All of the material below is to be returned exactly.

= Source data =
-*-*-

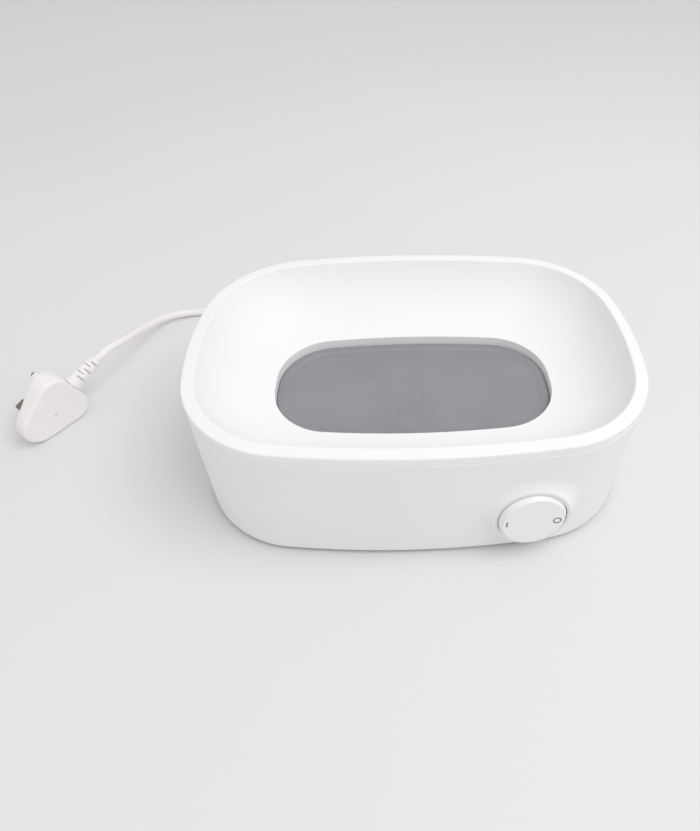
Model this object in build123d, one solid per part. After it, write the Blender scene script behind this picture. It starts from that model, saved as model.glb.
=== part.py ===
from build123d import *
import math
import os

# Steam steriliser base. Millimetres, Z up, origin on the table under the middle, front towards -Y.

# Outline of the rim, four bulging sides and four round corners
LENGTH = 300.0
DEPTH = 203.0
LONG_SIDE_RADIUS = 675.0
SHORT_SIDE_RADIUS = 225.0
CORNER_RADIUS = 72.0

# Heights
HEIGHT = 100.0
FOOT_HEIGHT = 3.0
SEAM_BELOW_RIM = 6.4
RIM_FALL = 0.6

# Walls and rim
WALL = 2.5
RIM_WIDTH = 8.0
WALL_DRAW_IN = 3.5
RIM_THICKNESS = 3.0
RIM_EDGE = 1.1
SEAM_CHAMFER = 0.4
CASING_PROUD = 0.2
CASING_BOTTOM_EDGE = 1.2
TONGUE_HEIGHT = 4.0
TONGUE_WALL = 1.6
LEDGE_REACH = 6.0
LEDGE_THICKNESS = 2.0
COVER_THICKNESS = 2.0

# Clearances
FIT_GAP = 0.3
SCREW_GAP = 0.05
ROCKER_GAP = 0.35
PIN_GAP = 0.05

# Opening in the floor of the bowl
OPENING_HALF_LENGTH = 97.5
OPENING_HALF_DEPTH = 48.2
OPENING_LONG_RADIUS = 616.0
OPENING_SHORT_RADIUS = 172.0
OPENING_CORNER = 40.0
OPENING_HEIGHT = 59.0
LIP_DEPTH = 7.0
LIP_EDGE = 1.0
BOWL_START_SLOPE = 74.0
BOWL_END_SLOPE = 12.0
BOWL_STEPS = 6

# Heating plate, seal and clamp
PLATE_THICKNESS = 1.5
PLATE_FLANGE = 3.0
PLATE_BAND_GAP = 0.8
PLATE_BAND_WIDTH = 6.0
PLATE_BAND_RISE = 2.2
PLATE_WELL_DROP = 0.9
SEAL_THICKNESS = 1.2
SEAL_INSIDE = 0.3
CLAMP_THICKNESS = 2.0
CLAMP_INSIDE = 8.0
CLAMP_OUTSIDE = 11.0
CLAMP_SCREW_LENGTH = 9.0
CLAMP_SCREW_OUT = 7.0
CLAMP_BOSS_RADIUS = 3.6

# Heating element under the plate
ELEMENT_RADIUS = 3.4
ELEMENT_HALF_LENGTH = 62.0
ELEMENT_HALF_DEPTH = 24.0
ELEMENT_BEND = 20.0
ELEMENT_GAP_HALF = 14.0
ELEMENT_PIN_RADIUS = 1.4
ELEMENT_PIN_LENGTH = 12.0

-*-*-

= Result of this exercise =
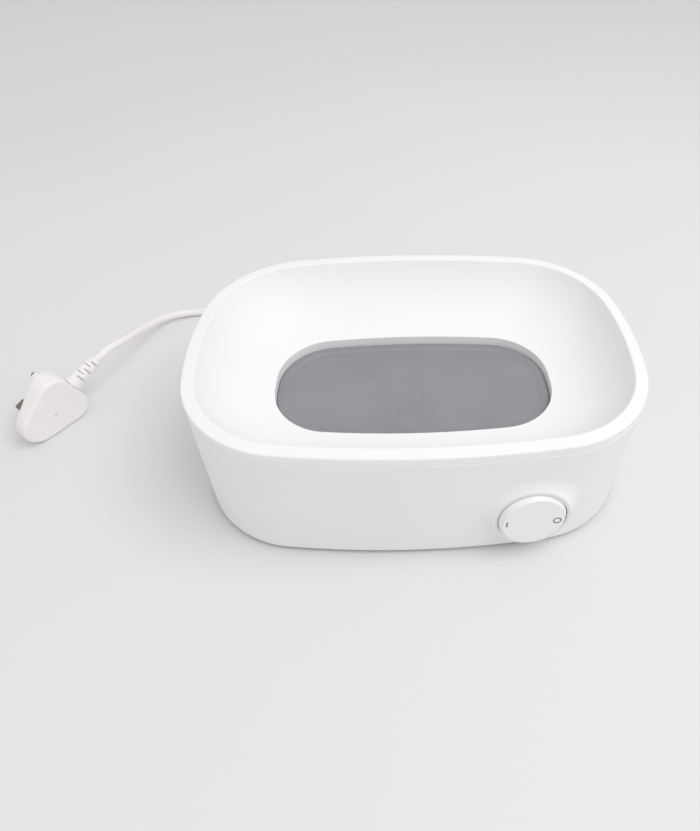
Model this object in build123d, one solid per part. After it, write the Blender scene script behind this picture. It starts from that model, saved as model.glb.
=== part.py ===
from build123d import *
import math
import os

# Steam steriliser base. Millimetres, Z up, origin on the table under the middle, front towards -Y.

# Outline of the rim, four bulging sides and four round corners
LENGTH = 300.0
DEPTH = 203.0
LONG_SIDE_RADIUS = 675.0
SHORT_SIDE_RADIUS = 225.0
CORNER_RADIUS = 72.0

# Heights
HEIGHT = 100.0
FOOT_HEIGHT = 3.0
SEAM_BELOW_RIM = 6.4
RIM_FALL = 0.6

# Walls and rim
WALL = 2.5
RIM_WIDTH = 8.0
WALL_DRAW_IN = 3.5
RIM_THICKNESS = 3.0
RIM_EDGE = 1.1
SEAM_CHAMFER = 0.4
CASING_PROUD = 0.2
CASING_BOTTOM_EDGE = 1.2
TONGUE_HEIGHT = 4.0
TONGUE_WALL = 1.6
LEDGE_REACH = 6.0
LEDGE_THICKNESS = 2.0
COVER_THICKNESS = 2.0

# Clearances
FIT_GAP = 0.3
SCREW_GAP = 0.05
ROCKER_GAP = 0.35
PIN_GAP = 0.05

# Opening in the floor of the bowl
OPENING_HALF_LENGTH = 97.5
OPENING_HALF_DEPTH = 48.2
OPENING_LONG_RADIUS = 616.0
OPENING_SHORT_RADIUS = 172.0
OPENING_CORNER = 40.0
OPENING_HEIGHT = 59.0
LIP_DEPTH = 7.0
LIP_EDGE = 1.0
BOWL_START_SLOPE = 74.0
BOWL_END_SLOPE = 12.0
BOWL_STEPS = 6

# Heating plate, seal and clamp
PLATE_THICKNESS = 1.5
PLATE_FLANGE = 3.0
PLATE_BAND_GAP = 0.8
PLATE_BAND_WIDTH = 6.0
PLATE_BAND_RISE = 2.2
PLATE_WELL_DROP = 0.9
SEAL_THICKNESS = 1.2
SEAL_INSIDE = 0.3
CLAMP_THICKNESS = 2.0
CLAMP_INSIDE = 8.0
CLAMP_OUTSIDE = 11.0
CLAMP_SCREW_LENGTH = 9.0
CLAMP_SCREW_OUT = 7.0
CLAMP_BOSS_RADIUS = 3.6

# Heating element under the plate
ELEMENT_RADIUS = 3.4
ELEMENT_HALF_LENGTH = 62.0
ELEMENT_HALF_DEPTH = 24.0
ELEMENT_BEND = 20.0
ELEMENT_GAP_HALF = 14.0
ELEMENT_PIN_RADIUS = 1.4
ELEMENT_PIN_LENGTH = 12.0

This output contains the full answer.